CountDownLatch is used to coordinate multiple threads by making one or more threads wait until a set of operations in other threads is completed. It allows threads to "wait" for a signal to continue execution once a specific condition is met.

CountDownLatch latch = new CountDownLatch(1);
latch.await(); // Waits until latch.countDown() is called

Semaphore is used to control access to a shared resource by limiting the number of threads that can access it at the same time. It maintains a count of available permits and blocks threads if there are no permits available.

Semaphore semaphore = new Semaphore(3);
semaphore.acquire();

LinkedBlockingQueue is a thread-safe queue that blocks the producer thread when the queue is full and the consumer thread when the queue is empty. It's a classic choice for implementing producer-consumer patterns, ensuring proper synchronization between threads.

CopyOnWriteArraySet is a thread-safe set that ensures safe concurrent access.
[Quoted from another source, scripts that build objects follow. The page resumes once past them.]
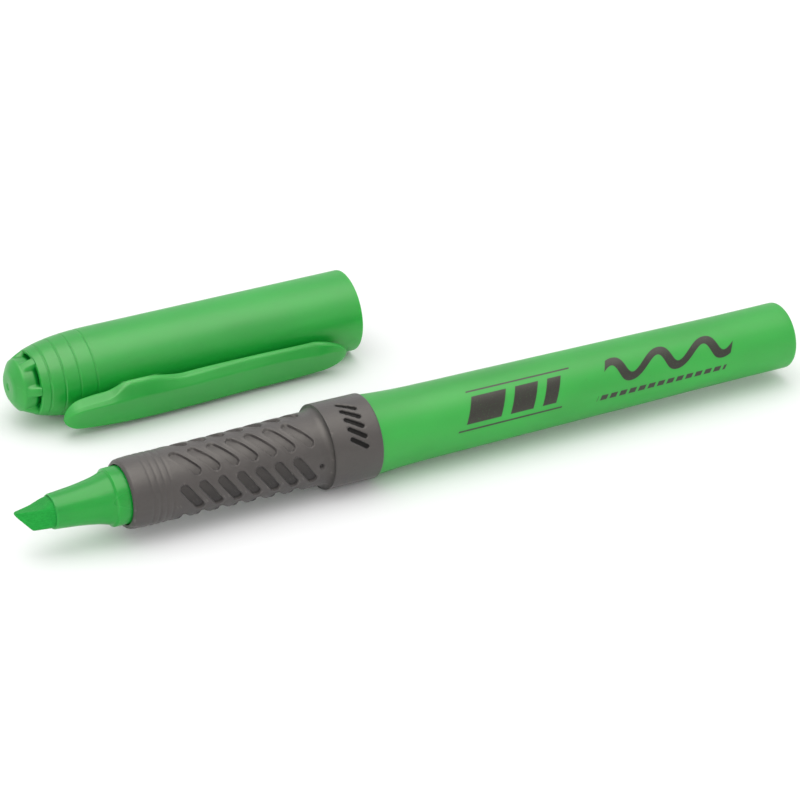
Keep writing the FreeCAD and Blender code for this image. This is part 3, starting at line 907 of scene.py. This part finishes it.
def printed_mark(g):
    """Generic print on the barrel: slanted swatches between rules, a bold wave and dashes.

    The share of ink comes from distances on the unrolled barrel, in millimetres.
    """
    x, y, z = g.axes()
    turn = g.maths("ARCTAN2", g.times(y, -1.0), z)
    around = g.times(g.minus(turn, PRINT_TURN), PRINT_R)
    leaning = g.plus(x, g.times(around, PRINT_LEAN))

    def band(value, centre, half):
        """Distance outside a band of values."""
        return g.minus(g.maths("ABSOLUTE", g.minus(value, centre)), half)

    def both(first, second):
        """Distance outside the overlap of two shapes."""
        return g.maths("MAXIMUM", first, second)

    shapes = []
    for centre, half in SWATCHES:
        height = band(around, SWATCH_MIDDLE, SWATCH_HALF)
        shapes.append(both(band(leaning, centre, half), height))
    for place in RULES:
        length = band(leaning, RULE_MIDDLE, RULE_LENGTH_HALF)
        shapes.append(both(length, band(around, place, RULE_HALF)))
    wave_length = band(leaning, WAVE_MIDDLE, WAVE_LENGTH_HALF)
    phase = g.times(leaning, WAVE_PER_MM)
    wave = g.times(g.maths("SINE", phase), WAVE_HEIGHT)
    swell = g.times(g.maths("COSINE", g.times(phase, 2.0)), STROKE_SWELL)
    off_wave = g.maths("ABSOLUTE", g.minus(g.plus(around, WAVE_LIFT), wave))
    shapes.append(both(g.minus(off_wave, g.plus(swell, STROKE_HALF)), wave_length))
    dash = g.minus(g.maths("PINGPONG", leaning, DASH_PITCH_HALF), DASH_HALF)
    row = band(around, DASH_PLACE, DASH_WIDTH_HALF)
    shapes.append(both(both(row, wave_length), dash))
    distance = shapes[0]
    for shape in shapes[1:]:
        distance = g.maths("MINIMUM", distance, shape)
    inked = g.ramp(distance, -PRINT_BLUR, PRINT_BLUR, to_low=1.0, to_high=0.0)
    worn = g.ramp(g.noise(per_mm=6.0, detail=3.0), 0.3, 0.42, to_low=0.85)
    return g.times(inked, worn)


def slot_shade(g, x, z, across):
    """Painted shade on the slots' floors, stronger on the lower side of the grip.

    The floors are what lies under the land, the sleeve's surface between the slots.
    """
    land = g.ramp(x, -23.0, LAND_START, to_low=GRIP_NECK_R, to_high=GRIP_LAND_R)
    floors = g.ramp(g.minus(land, across), 0.1, 0.3)
    sunk = g.times(floors, g.ramp(x, SLOTTED_START, SLOTTED_START + 0.5))
    # the painted shade is strongest where the sleeve faces down
    facing_down = g.ramp(g.maths("DIVIDE", z, across), -0.2, 0.8, to_low=0.6, to_high=0.05)
    return g.times(sunk, facing_down)


def collar_shade_and_fill(g, x, across):
    """Painted shade in the corner in front of the collar, and the black fill of the bars engraved
    in it.
    """
    # painted shade in the corner where the flank meets the collar
    off_corner = g.maths("ABSOLUTE", g.minus(x, FLANK_END - 0.1))
    corner = g.ramp(off_corner, 0.12, 0.4, to_low=0.75, to_high=0.0)
    corner = g.times(corner, g.ramp(across, 5.8, 6.1))
    below = g.ramp(across, COLLAR_R - 0.2, COLLAR_R - 0.1, to_low=0.9, to_high=0.0)
    filled = g.times(below, g.ramp(x, 0.3, 0.5))
    before_back = g.ramp(x, COLLAR_END - 0.8, COLLAR_END - 0.6, to_low=1.0, to_high=0.0)
    return corner, g.times(filled, before_back)


def rubber(name):
    """Soft matt rubber with painted shade in its hollows and slots, paler along its edges and a
    little dusty.
    """
    g = Graph(name)
    # dark is painted shade, mixed into the hollows, the slots' floors and the corner before the
    # collar
    base, light, dark = colour(34, 31, 34), colour(46, 42, 44), colour(20, 18, 19)
    ridge_grey, dust_grey, bar_black = colour(96, 91, 88), colour(110, 106, 100), colour(8, 8, 8)
    x, y, z = g.axes()
    across = g.maths("SQRT", g.plus(g.times(y, y), g.times(z, z)))
    mottle = g.ramp(g.noise(per_mm=0.25, detail=4.0), 0.3, 0.7)
    # painted shade: darker where the surface is hollow
    hollow_shade = g.ramp(g.edges(), 0.38, 0.46, to_low=0.35, to_high=0.0)
    ridge = g.ramp(g.edges(), 0.53, 0.6, to_high=0.4)
    dust = g.ramp(g.noise(per_mm=9.0, detail=2.0), 0.66, 0.74, to_high=0.15)
    # corner is painted shade; filled is the black fill of the collar's bars
    corner, filled = collar_shade_and_fill(g, x, across)
    # painted shade on the slots' floors
    sunk = slot_shade(g, x, z, across)
    tone = g.mix(mottle, base, light)
    for share, paint in (
        (hollow_shade, dark), (ridge, ridge_grey), (dust, dust_grey),
        (corner, dark), (sunk, dark), (filled, bar_black),
    ):
        tone = g.mix(share, tone, paint)
    shine = g.ramp(g.maths("MAXIMUM", filled, sunk), 0.0, 0.9, to_low=0.88, to_high=0.15)
    grain = g.bump(g.noise(per_mm=7.0, detail=3.0), depth_mm=0.02)
    pores = g.bump(g.noise(per_mm=1.5, detail=2.0), depth_mm=0.03, after=grain)
    return g.finish(
        Base_Color=tone, Roughness=g.ramp(mottle, 0.0, 1.0, to_low=0.42, to_high=0.52),
        Normal=pores, Sheen_Weight=0.1, Sheen_Roughness=0.6, Specular_IOR_Level=shine,
        Specular_Tint=WARM_SHINE,
    )


def felt(name):
    """Ink-soaked bonded felt with fibres along the pen."""
    g = Graph(name)
    fibre = g.noise(per_mm=5.0, detail=4.0, stretch=(0.18, 1, 1), rough=0.7)
    blotch = g.ramp(g.noise(per_mm=0.5, detail=3.0), 0.4, 0.7, to_high=0.5)
    worn = g.ramp(g.edges(), 0.52, 0.62, to_high=0.3)
    tone = g.mix(g.ramp(fibre, 0.35, 0.65), colour(14, 138, 46), colour(28, 156, 58))
    tone = g.mix(blotch, tone, colour(12, 132, 48))
    tone = g.mix(worn, tone, colour(44, 162, 66))
    rows = g.bump(fibre, depth_mm=0.05)
    pits = g.bump(g.noise(per_mm=9.0, detail=2.0), depth_mm=0.03, after=rows)
    return g.finish(
        Base_Color=tone, Roughness=0.85, Normal=pits, Sheen_Weight=0.1, Sheen_Roughness=0.5,
        Specular_IOR_Level=0.25,
    )


def reservoir_fibre(name):
    """Bundle of polyester fibres soaked with ink."""
    g = Graph(name)
    strands = g.noise(per_mm=6.0, detail=4.0, stretch=(0.05, 1, 1), rough=0.7)
    tone = g.mix(g.ramp(strands, 0.3, 0.7), colour(40, 150, 60), colour(110, 200, 110))
    return g.finish(Base_Color=tone, Roughness=0.9, Normal=g.bump(strands, depth_mm=0.08))


def thin_film(name, base, rough):
    """Thin drawn plastic, a little cloudy, with lines along it."""
    g = Graph(name)
    lines = g.noise(per_mm=3.0, detail=3.0, stretch=(0.04, 1, 1))
    cloud = g.ramp(g.noise(per_mm=0.3, detail=3.0), 0.3, 0.7)
    return g.finish(
        Base_Color=g.mix(cloud, shade(base, 0.8), base),
        Roughness=g.ramp(lines, 0.3, 0.7, to_low=rough, to_high=rough + 0.15),
        Normal=g.bump(lines, depth_mm=0.01),
    )


def dress(piece, material):
    """Gives a piece its only material."""
    piece.data.materials.clear()
    piece.data.materials.append(material)


# ---------------------------------------------------------------- assembly

barrel_plastic = moulded(
    "barrel_plastic", colour(12, 152, 47), rough=0.4, shine=0.75, ink=printed_mark,
)
cap_plastic = moulded("cap_plastic", colour(9, 154, 50), rough=0.4, shine=0.75)
nose_plastic = moulded("nose_plastic", colour(10, 150, 50), rough=0.3, shine=0.45, gloss=0.06)

# function that makes the piece, CAD node that it replaces, body, material, slot in the record
PIECES = (
    (chisel_nib, "chisel_nib", "pen", felt("nib_felt"), "nib_felt"),
    (nose, "nose_section", "pen", nose_plastic, "nose_green"),
    (grip, "grip_sleeve", "pen", rubber("grip_rubber"), "grip_rubber"),
    (barrel, "barrel", "pen", barrel_plastic, "barrel_green"),
    (rear_plug, "rear_plug", "pen", cap_plastic, "barrel_green"),
    (shell, "cap_shell", "cap", cap_plastic, "cap_green"),
    (liner, "inner_cap", "cap", cap_plastic, "cap_green"),
)
for build, node, body, material, record_slot in PIECES:
    piece = build()
    dress(piece, material)
    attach(piece, body)
    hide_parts(node)

clip_piece = clip()
dress(clip_piece, cap_plastic)
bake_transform(clip_piece)
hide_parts("cap_clip")

# CAD nodes inside the barrel keep their shape and only get a material
clear_film = thin_film("reservoir_film_clear", colour(205, 214, 206), rough=0.25)
white_tube = thin_film("air_tube_white", colour(226, 226, 220), rough=0.4)
INSIDE = (
    ("ink_reservoir", reservoir_fibre("reservoir_fibre"), "fibre"),
    ("reservoir_film", clear_film, "clear_film"),
    ("breather_tube", white_tube, "tube_white"),
)
for node, material, record_slot in INSIDE:
    dress(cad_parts[node], material)


# ---------------------------------------------------------------- stage, light and camera


def floor():
    """Pale floor that curves up far away from the object on every side."""
    columns = 96
    flat_r = 1500.0
    bend_r = 600.0
    steps = 12
    line = [(1.0, 0.0), (900.0, 0.0), (flat_r, 0.0)]
    for step in range(1, steps + 1):
        angle = math.pi / 2 * step / steps
        line.append((flat_r + bend_r * math.sin(angle), bend_r * (1 - math.cos(angle))))
    radius, height = np.array(line).T[:, :, None]
    angle = np.arange(columns) * TURN / columns
    points = np.stack(np.broadcast_arrays(
        radius * np.cos(angle), radius * np.sin(angle), height + TABLE_Z,
    ), axis=-1)
    faces = [list(range(columns))]
    for row in range(len(line) - 1):
        for column in range(columns):
            here = row * columns + column
            after = row * columns + (column + 1) % columns
            faces.append([here, here + columns, after + columns, after])
    mesh = bpy.data.meshes.new("floor")
    mesh.from_pydata((points.reshape(-1, 3) * MM).tolist(), [], faces)
    mesh.shade_smooth()
    g = Graph("floor_paper")
    cloud = g.ramp(g.noise(per_mm=0.02, detail=2.0), 0.3, 0.7)
    tone = g.mix(cloud, (0.9, 0.9, 0.9, 1), (0.905, 0.905, 0.905, 1))
    mesh.materials.append(g.finish(Base_Color=tone, Roughness=0.9))
    placed("floor", mesh)


def sun():
    """Broad soft sun, nearly overhead."""
    data = bpy.data.lights.new("broad_sun", "SUN")
    data.energy = 0.15
    data.angle = math.radians(50)
    made = placed("broad_sun", data)
    made.rotation_euler = Vector((0.1, 0.2, -1)).to_track_quat("-Z", "Y").to_euler()


def area_light(name, place, size, watts, glossy):
    """Round soft light at a place in metres, turned to the pen, for highlights or for fill."""
    data = bpy.data.lights.new(name, "AREA")
    data.shape = "DISK"
    data.size = size
    data.energy = watts
    made = placed(name, data)
    made.location = place
    made.rotation_euler = (-Vector(place)).to_track_quat("-Z", "Y").to_euler()
    made.visible_camera = False
    made.visible_diffuse = not glossy
    made.visible_glossy = glossy


def surroundings():
    """White world, slightly brighter above and behind."""
    world = bpy.data.worlds.new("studio")
    bpy.context.scene.world = world
    world.use_nodes = True
    nodes, links = world.node_tree.nodes, world.node_tree.links
    background = nodes["Background"]
    background.inputs["Color"].default_value = (1, 1, 1, 1)
    place = nodes.new("ShaderNodeTexCoord")
    towards = nodes.new("ShaderNodeVectorMath")
    towards.operation = "DOT_PRODUCT"
    towards.inputs[1].default_value = Vector((-0.35, 0.75, 0.55)).normalized()
    links.new(place.outputs["Generated"], towards.inputs[0])
    strength = nodes.new("ShaderNodeMapRange")
    strength.interpolation_type = "SMOOTHSTEP"
    for name, value in (("From Min", -0.5), ("From Max", 0.8), ("To Min", 0.92), ("To Max", 0.98)):
        strength.inputs[name].default_value = value
    links.new(towards.outputs["Value"], strength.inputs["Value"])
    links.new(strength.outputs["Result"], background.inputs["Strength"])
    bpy.context.scene.view_settings.view_transform = "Standard"


def camera():
    """Long lens, above and in front of the nib."""
    azimuth, elevation = math.radians(-27.75), math.radians(27.17)
    aim = Vector((13.74, 0, 4.54)) * MM
    distance = 0.6483
    back = Vector((
        math.sin(azimuth) * math.cos(elevation),
        -math.cos(azimuth) * math.cos(elevation),
        math.sin(elevation),
    ))
    data = bpy.data.cameras.new("camera")
    data.lens = 193.5
    data.sensor_width = 36.0
    made = placed("camera", data)
    made.location = aim + back * distance
    made.rotation_euler = (-back).to_track_quat("-Z", "Y").to_euler()
    bpy.context.scene.camera = made


floor()
surroundings()
sun()
area_light("softbox", (-0.05, -0.08, 0.6), size=0.9, watts=4.2, glossy=True)
area_light("overhead_fill", (0.0, 0.1, 0.6), size=0.7, watts=0.9, glossy=False)
area_light("front_fill", (-0.3, -0.55, 0.2), size=0.5, watts=1.2, glossy=False)
camera()
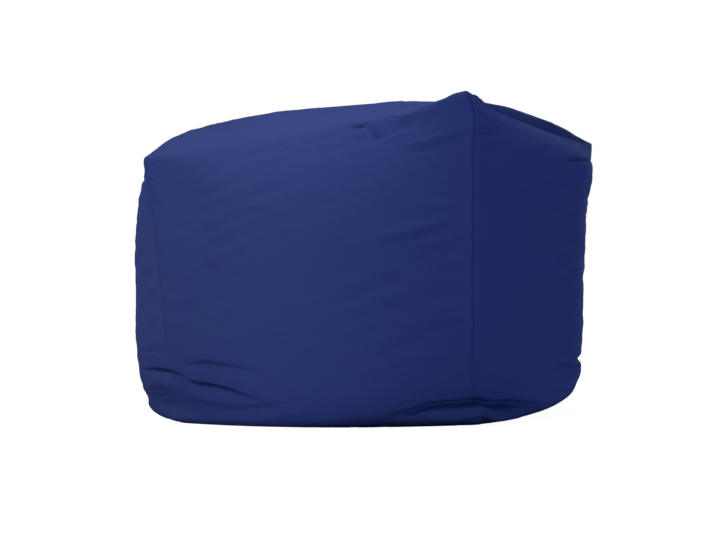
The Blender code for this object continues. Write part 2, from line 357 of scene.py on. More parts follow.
class Socket:
    """A shader socket whose arithmetic adds Math nodes."""

    def __init__(self, nodes: "Nodes", socket: Any) -> None:
        """Keep the node builder and the socket."""
        self.nodes = nodes
        self.socket = socket

    def _math(self, operation: str, *values: Any) -> "Socket":
        """One Math node on the given values."""
        return self.nodes.add("ShaderNodeMath", {"operation": operation}, dict(enumerate(values)))

    def __add__(self, other: Any) -> "Socket":
        """Sum."""
        return self._math("ADD", self, other)

    __radd__ = __add__

    def __mul__(self, other: Any) -> "Socket":
        """Product."""
        return self._math("MULTIPLY", self, other)

    __rmul__ = __mul__

    def __rsub__(self, other: Any) -> "Socket":
        """Difference from a number."""
        return self._math("SUBTRACT", other, self)

    def sine(self) -> "Socket":
        """Sine."""
        return self._math("SINE", self)

    def size(self) -> "Socket":
        """Absolute value."""
        return self._math("ABSOLUTE", self)

    def greater(self, other: Any) -> "Socket":
        """The greater of the two."""
        return self._math("MAXIMUM", self, other)

    def more_than(self, other: Any) -> "Socket":
        """One where this is the larger."""
        return self._math("GREATER_THAN", self, other)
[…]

It works by making a copy of the underlying array on every modification, which allows for concurrent reads without locks, but can be less efficient for write-heavy operations.

ConcurrentLinkedQueue is a thread-safe, non-blocking queue, whereas LinkedList is not thread-safe. In a multithreaded context, ConcurrentLinkedQueue allows multiple threads to concurrently add or remove elements from the queue, unlike LinkedList which requires external synchronization.